I just noticed something wrong with my wall.
That's weird. Fox News is reporting that the problem was the president was saying that...
Well, you know the story.
It's too boring. I'm just going to bail out of the story because it was too boring.
You'll be happy about it.
All right. That's what's happening right now.
I would challenge you...
To see if you can figure out the positive in today's stories.
I think it's a positive that there's creative friction between the public and the government and social media.
We don't know how this will come out, but whenever you see creative friction, I think that's a good sign.
So it was one thing when there was lots of grumbling about social media, but there was no sense of equal power.
Social media could do whatever it wanted.
The users could grumble, but what are you going to do?
You know, there's only one Facebook, there's one Twitter.
For all practical purposes.
I know there are competitors.
But what are you going to do?
So you end up just complaining about it.
But now the president has decided to even up the power structure.
Now it's the government versus social media, which is kind of a fair fight.
If you think about it, I'm not even sure who has more horsepower.
Because Google can hire the best lawyers in the world.
The government can get great lawyers and has its own power.
It's kind of a fair fight.
And this is the kind of fair fight that you should be happy about.
Because even though we don't know where it ends, it's almost certainly going to move us to a more credible situation.
Whatever comes out of it will probably be something that's a little bit better, at least.
Concealment of POTUS's remarks has gone too far.
Well, let's say that the categories that they decide to censor are limited to facts about the election, And something that glorifies violence.
Suppose that was all they ever fact-checked.
And if it's the president, of course you see it anyway.
We've all seen his tweet more than we would have.
Because it got banned. So if the effect of fact-checking the president's tweets is that we all are more exposed to them, not less, I don't know if that's really censorship.
Because the net effect is we get more communication about the thing that was censored.
Now that's unique to the president.
If it happens to one of us, then that's just the end of it.
Our voices are disappeared.
But it's a good fight.
It's a good fight to have.
I don't know how it's going to come out, but I like that society is wrestling with this.
Somebody said, Trump didn't glorify violence.
Well, you know, that's an opinion, and that's the problem with any kind of fact-checking and any kind of censorship.
It's always an opinion.
There's no way around it.
So you either have to not allow it or accept the fact that it's an opinion.
Somebody says, CNN doesn't want Biden to win.
He's too boring. Yeah, I think there's real mixed feelings there.
Yeah, there's real mixed feelings there.
All right.

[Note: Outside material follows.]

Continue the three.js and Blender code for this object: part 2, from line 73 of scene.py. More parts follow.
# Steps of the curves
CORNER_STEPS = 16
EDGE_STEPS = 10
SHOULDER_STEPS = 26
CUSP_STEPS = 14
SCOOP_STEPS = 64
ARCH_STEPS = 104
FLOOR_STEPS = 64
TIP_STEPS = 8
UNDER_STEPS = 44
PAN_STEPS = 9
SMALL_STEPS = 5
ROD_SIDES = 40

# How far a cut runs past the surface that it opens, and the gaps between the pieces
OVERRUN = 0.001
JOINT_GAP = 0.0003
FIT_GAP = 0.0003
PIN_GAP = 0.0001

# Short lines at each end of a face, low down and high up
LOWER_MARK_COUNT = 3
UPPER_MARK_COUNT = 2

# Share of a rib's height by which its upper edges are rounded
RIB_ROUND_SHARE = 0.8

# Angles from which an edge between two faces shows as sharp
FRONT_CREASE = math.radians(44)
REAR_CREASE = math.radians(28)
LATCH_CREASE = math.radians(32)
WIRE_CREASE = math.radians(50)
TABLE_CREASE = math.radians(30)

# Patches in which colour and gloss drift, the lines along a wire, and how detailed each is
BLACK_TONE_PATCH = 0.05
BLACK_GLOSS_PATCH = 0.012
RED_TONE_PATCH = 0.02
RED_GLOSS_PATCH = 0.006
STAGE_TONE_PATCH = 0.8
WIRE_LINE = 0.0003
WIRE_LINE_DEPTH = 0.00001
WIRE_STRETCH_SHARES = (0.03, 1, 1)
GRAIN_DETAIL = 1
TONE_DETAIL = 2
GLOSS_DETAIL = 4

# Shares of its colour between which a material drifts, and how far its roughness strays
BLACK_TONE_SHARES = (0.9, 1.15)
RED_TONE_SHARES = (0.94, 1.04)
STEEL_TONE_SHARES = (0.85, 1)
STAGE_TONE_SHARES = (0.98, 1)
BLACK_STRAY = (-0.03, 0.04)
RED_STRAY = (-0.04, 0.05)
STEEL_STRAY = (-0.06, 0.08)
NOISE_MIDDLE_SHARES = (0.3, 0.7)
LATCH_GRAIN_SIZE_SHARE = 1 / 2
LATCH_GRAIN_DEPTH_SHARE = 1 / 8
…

Was he saying the military would shoot or the store owners would begin shooting?
Well, I think he was just in favor of that as being a solution.

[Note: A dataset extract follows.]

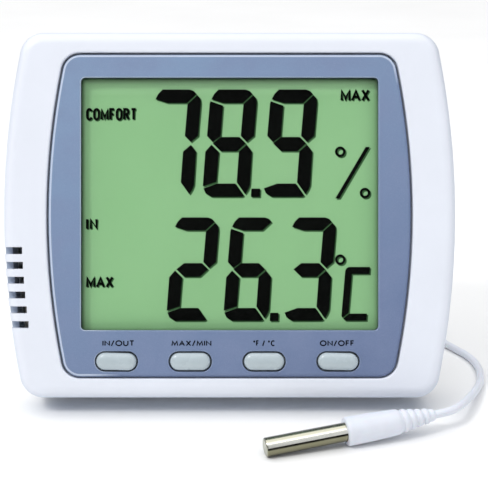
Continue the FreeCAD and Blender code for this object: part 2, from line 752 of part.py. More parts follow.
def sensors():
    front = DEPTH - S.vent_depth - 1.2
    board = block("sensor_plate", SENSOR_X + 3.4, SENSOR_LEVEL, front - 1.0, front, 5.0, 26)
    group("sensor_board", [board])
    humidity = block("humidity_case", SENSOR_X + 3.0, SENSOR_LEVEL + 3, front, front + 1.1, 3.0, 5.0)
    group("humidity_sensor", [humidity])
    bead = doc.addObject("Part::Sphere", "air_bead")
    bind(bead, "Radius", 0.8)
    bind(bead, "Placement.Base.x", SENSOR_X + 3.0)
    bind(bead, "Placement.Base.y", SENSOR_LEVEL - 7)
    bind(bead, "Placement.Base.z", front + 0.8)
    group("air_thermistor", [bead])


# ---------------------------------------------------------------- battery bay

def lie_along_x(obj, x, y, z):
    obj.Placement.Rotation = FreeCAD.Rotation(V(0, 1, 0), 90)
    bind(obj, "Placement.Base.x", x)
    bind(obj, "Placement.Base.y", y)
    bind(obj, "Placement.Base.z", z)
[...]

And the fact is, a lot of you are in favor of it too.
You know, if you heard tomorrow that, and I think there's at least one case of a shop owner killing a looter, I was kind of hoping for a few more.
Am I allowed to say that?
Am I allowed to say that I was hoping that a few more store owners would take matters into their own hands and defend their stores?
Is that glorifying violence?
That's a good question.
Does it glorify violence when I say I would like to see people defending in legitimate self-defense Their property against looters, even if that meant somebody died.
And the answer is, I would actually be happy to see that.
Is that glorifying violence?
I don't know. I actually don't know.
I think it's glorifying justice.
I think it glorifies a solution to a problem which recognizes that I don't care about the fate of the looters.
I actually don't.
I think if somebody puts themselves in a certain type of risk, they know what they're doing.
And if things don't go well, and they chose that risk of knowing that things very likely would not go well, well, I don't know that that's my problem.
I don't know that I'm going to spend any time worrying about that.
All right. Let's see.
All right. I think all of you would agree with that.